Menghadapi problem tersebut, Kementerian Perdagangan memusnahkan pakaian impor bekas. Salah satu contohnya adalah pemusnahan 824 bal pakaian impor bekas senilai Rp 10 miliar di salah satu gudang di Balongbendo, Kabupaten Sidoarjo, Jawa Timur, Senin 20 Maret 2023 lalu. Pemusnahan ini merupakan yang kedua dalam sepekan. (PR, 21/3/2023)
Solusi tersebut rupanya menimbulkan dilema bagi para pedagang khususnya pedagang kecil yang telanjur keluar modal. Karena itu pemerintah memberi kelonggaran kepada pengecer atau reseller untuk menjual pakaian bekas impor selama Ramadan hingga Lebaran. Saat ini, pemerintah akan terlebih dulu menghentikan penyelundupan pakaian bekas impor, yang di dalamnya termasuk alas kaki impor.
Hal itu disampaikan Menteri Koperasi dan UKM, Teten Masduki dan Menteri Perdagangan, Zulkifli Hasan dalam konferensi pers tentang kesepakatan kelonggaran penjualan pakaian bekas impor di Jakarta, Senin (27/3/2023).
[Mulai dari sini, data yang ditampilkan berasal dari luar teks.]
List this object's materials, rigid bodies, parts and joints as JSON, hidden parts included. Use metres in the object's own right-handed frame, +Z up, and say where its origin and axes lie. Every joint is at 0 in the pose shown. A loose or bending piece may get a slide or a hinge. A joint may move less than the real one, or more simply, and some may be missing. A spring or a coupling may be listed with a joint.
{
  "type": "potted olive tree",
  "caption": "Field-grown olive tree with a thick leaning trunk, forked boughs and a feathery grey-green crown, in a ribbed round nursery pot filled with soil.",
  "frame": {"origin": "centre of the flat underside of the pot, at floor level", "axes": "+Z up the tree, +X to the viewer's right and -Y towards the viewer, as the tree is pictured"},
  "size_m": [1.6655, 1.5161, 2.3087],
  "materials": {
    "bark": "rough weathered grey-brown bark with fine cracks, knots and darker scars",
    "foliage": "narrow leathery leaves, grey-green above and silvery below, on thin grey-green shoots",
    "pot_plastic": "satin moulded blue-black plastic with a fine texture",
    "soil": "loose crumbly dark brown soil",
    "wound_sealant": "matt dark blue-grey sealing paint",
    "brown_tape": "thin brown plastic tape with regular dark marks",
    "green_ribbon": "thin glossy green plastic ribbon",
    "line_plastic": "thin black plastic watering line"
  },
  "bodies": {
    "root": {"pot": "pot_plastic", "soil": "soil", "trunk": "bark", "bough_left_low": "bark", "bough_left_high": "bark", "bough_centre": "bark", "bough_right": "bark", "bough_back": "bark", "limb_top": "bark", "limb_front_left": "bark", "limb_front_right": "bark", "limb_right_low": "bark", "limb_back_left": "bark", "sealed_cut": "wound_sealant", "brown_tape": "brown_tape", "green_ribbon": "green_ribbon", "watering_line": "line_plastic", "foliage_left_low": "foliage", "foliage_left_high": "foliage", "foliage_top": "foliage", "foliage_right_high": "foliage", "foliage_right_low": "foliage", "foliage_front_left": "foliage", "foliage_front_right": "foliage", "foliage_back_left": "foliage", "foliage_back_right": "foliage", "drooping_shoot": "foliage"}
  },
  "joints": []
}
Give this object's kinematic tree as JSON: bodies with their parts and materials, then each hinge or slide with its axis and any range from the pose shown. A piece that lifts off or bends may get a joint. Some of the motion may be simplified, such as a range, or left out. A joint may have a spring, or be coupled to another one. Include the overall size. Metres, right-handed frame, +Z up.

Permasalahan penyelundupan pakaian bekas berikut berbagai cara jalan keluarnya yang dilematis tersebut, pada hakikatnya merupakan gambaran sikap bangsa Indonesia yang tidak konsisten atas sikap sebelumnya bahwa “aku cinta buatan Indonesia” atau “aku cinta produksi dalam negeri”.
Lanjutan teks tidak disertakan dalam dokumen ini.